** BEGIN AVAILABLE DATA **

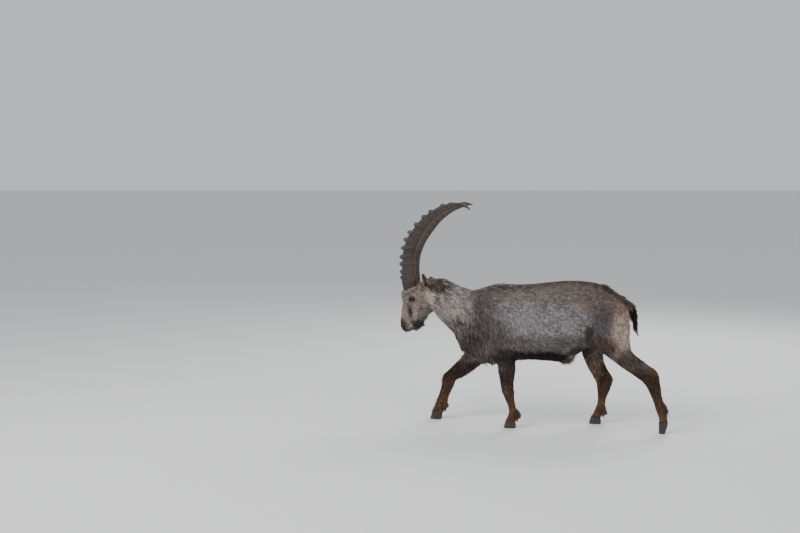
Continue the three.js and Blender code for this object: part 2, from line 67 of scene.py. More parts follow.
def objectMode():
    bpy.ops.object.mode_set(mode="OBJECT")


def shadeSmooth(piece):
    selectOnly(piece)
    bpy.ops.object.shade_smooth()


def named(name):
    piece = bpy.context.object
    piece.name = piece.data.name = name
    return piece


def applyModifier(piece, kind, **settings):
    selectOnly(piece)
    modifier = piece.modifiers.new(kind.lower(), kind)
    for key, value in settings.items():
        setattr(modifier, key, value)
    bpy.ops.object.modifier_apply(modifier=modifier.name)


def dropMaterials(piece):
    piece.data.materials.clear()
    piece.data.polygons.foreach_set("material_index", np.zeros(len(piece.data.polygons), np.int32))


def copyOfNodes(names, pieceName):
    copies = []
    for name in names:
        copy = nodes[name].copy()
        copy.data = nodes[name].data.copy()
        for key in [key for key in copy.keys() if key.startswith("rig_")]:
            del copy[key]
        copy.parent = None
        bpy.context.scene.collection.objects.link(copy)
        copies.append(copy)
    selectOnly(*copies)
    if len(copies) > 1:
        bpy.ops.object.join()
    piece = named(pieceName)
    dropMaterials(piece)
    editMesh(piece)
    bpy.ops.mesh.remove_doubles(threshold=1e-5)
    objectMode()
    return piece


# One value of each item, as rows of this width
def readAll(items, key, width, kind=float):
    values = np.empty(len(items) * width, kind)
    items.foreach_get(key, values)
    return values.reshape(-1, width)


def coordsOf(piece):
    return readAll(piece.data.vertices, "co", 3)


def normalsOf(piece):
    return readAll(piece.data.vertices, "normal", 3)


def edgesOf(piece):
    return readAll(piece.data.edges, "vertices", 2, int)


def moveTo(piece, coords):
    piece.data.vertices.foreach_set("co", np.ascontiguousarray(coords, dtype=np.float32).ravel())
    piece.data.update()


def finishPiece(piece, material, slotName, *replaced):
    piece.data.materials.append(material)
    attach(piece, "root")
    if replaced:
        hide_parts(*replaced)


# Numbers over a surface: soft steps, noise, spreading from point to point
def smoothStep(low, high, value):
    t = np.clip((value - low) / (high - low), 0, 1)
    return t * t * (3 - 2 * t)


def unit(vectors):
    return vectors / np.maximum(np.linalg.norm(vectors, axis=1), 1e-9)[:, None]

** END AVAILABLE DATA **

> DIRECTIVE: Beginning at the line that contains "hide_parts(*replaced)", retype each line of the listing up to and including the last one, exactly as it stands, and nothing else.

> EXERCISE RESPONSE:
        hide_parts(*replaced)


# Numbers over a surface: soft steps, noise, spreading from point to point
def smoothStep(low, high, value):
    t = np.clip((value - low) / (high - low), 0, 1)
    return t * t * (3 - 2 * t)


def unit(vectors):
    return vectors / np.maximum(np.linalg.norm(vectors, axis=1), 1e-9)[:, None]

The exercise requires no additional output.